** Start of Listed entries **
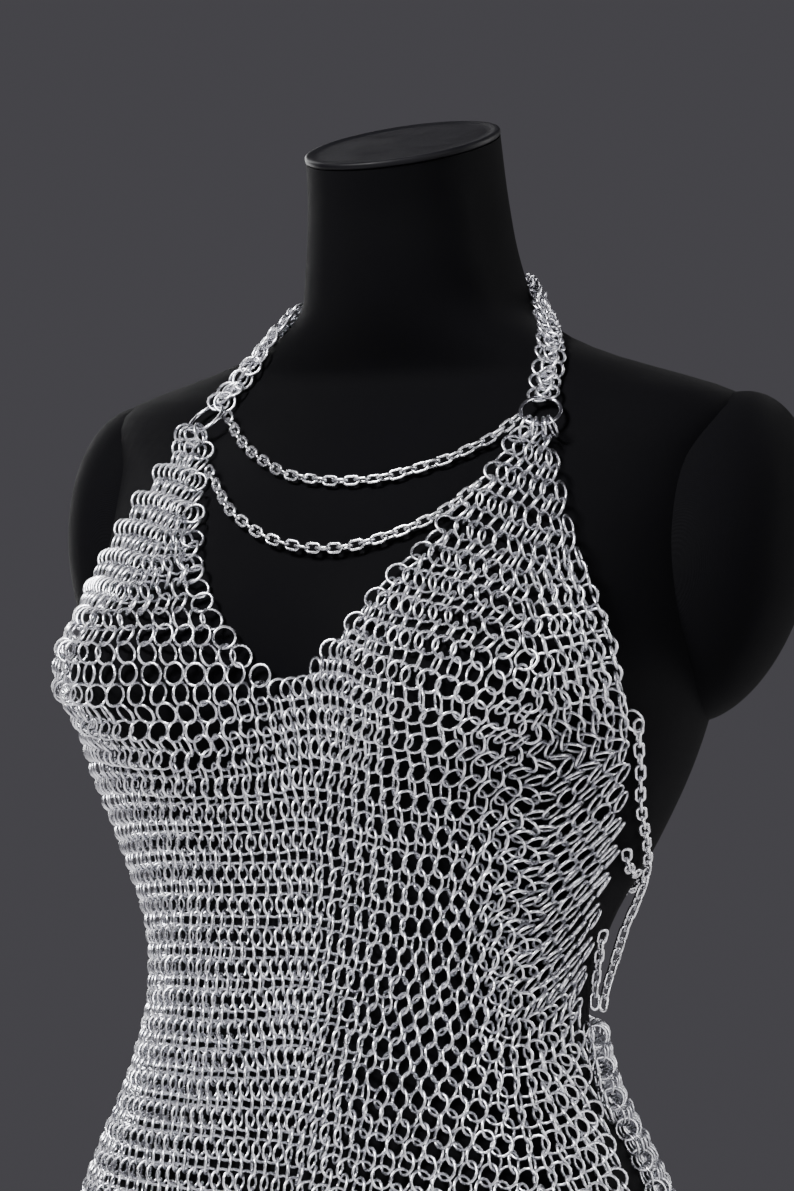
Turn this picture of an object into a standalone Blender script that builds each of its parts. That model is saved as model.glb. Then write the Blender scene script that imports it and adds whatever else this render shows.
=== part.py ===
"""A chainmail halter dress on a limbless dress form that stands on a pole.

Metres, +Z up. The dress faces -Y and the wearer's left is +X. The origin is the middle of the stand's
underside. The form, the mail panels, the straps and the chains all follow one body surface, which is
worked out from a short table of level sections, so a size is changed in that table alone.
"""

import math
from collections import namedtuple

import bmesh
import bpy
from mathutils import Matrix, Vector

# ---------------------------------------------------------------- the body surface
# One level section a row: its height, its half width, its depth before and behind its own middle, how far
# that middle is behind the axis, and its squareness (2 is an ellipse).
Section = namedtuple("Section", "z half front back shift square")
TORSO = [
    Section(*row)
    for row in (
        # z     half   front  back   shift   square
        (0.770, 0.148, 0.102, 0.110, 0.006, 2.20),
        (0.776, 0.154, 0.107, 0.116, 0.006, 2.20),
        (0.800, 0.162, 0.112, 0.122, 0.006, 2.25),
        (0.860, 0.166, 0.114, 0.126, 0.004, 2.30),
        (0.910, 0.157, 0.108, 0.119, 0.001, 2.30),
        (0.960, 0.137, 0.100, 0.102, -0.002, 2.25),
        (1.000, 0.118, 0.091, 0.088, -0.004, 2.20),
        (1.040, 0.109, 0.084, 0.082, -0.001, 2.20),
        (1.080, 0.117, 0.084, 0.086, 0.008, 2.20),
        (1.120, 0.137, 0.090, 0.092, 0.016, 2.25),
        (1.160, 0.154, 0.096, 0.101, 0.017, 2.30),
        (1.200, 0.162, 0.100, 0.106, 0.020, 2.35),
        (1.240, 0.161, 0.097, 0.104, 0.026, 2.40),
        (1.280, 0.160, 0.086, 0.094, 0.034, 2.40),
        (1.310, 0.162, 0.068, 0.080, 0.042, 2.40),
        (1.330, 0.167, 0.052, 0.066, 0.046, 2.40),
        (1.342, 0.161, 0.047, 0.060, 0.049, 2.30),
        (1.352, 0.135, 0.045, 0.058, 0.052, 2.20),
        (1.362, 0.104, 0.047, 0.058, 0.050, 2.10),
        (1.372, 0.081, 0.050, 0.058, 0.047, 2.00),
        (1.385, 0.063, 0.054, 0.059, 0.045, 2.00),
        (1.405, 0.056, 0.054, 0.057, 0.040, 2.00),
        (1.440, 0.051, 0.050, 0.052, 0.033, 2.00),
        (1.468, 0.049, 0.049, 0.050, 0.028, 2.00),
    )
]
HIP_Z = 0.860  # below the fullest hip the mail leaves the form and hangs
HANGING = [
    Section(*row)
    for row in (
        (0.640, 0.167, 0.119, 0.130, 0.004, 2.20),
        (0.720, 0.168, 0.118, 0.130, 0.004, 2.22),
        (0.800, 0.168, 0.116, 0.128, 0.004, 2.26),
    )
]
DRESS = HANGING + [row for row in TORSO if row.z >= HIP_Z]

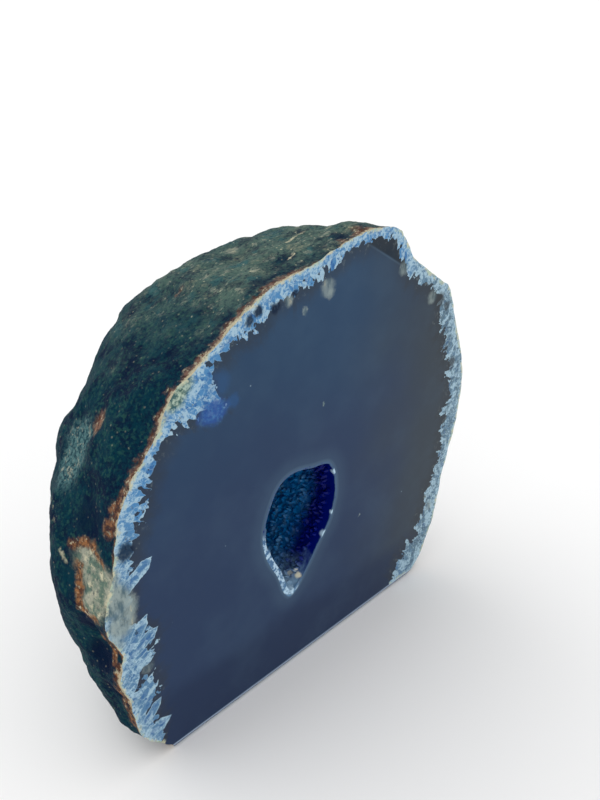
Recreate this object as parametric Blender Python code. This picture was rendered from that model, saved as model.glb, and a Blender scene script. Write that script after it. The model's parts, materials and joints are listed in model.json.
** End of Listed entries **
(Do this): In the records above, find each line that holds the word "scene"; copy all such lines.

(Task result):
Turn this picture of an object into a standalone Blender script that builds each of its parts. That model is saved as model.glb. Then write the Blender scene script that imports it and adds whatever else this render shows.
Recreate this object as parametric Blender Python code. This picture was rendered from that model, saved as model.glb, and a Blender scene script. Write that script after it. The model's parts, materials and joints are listed in model.json.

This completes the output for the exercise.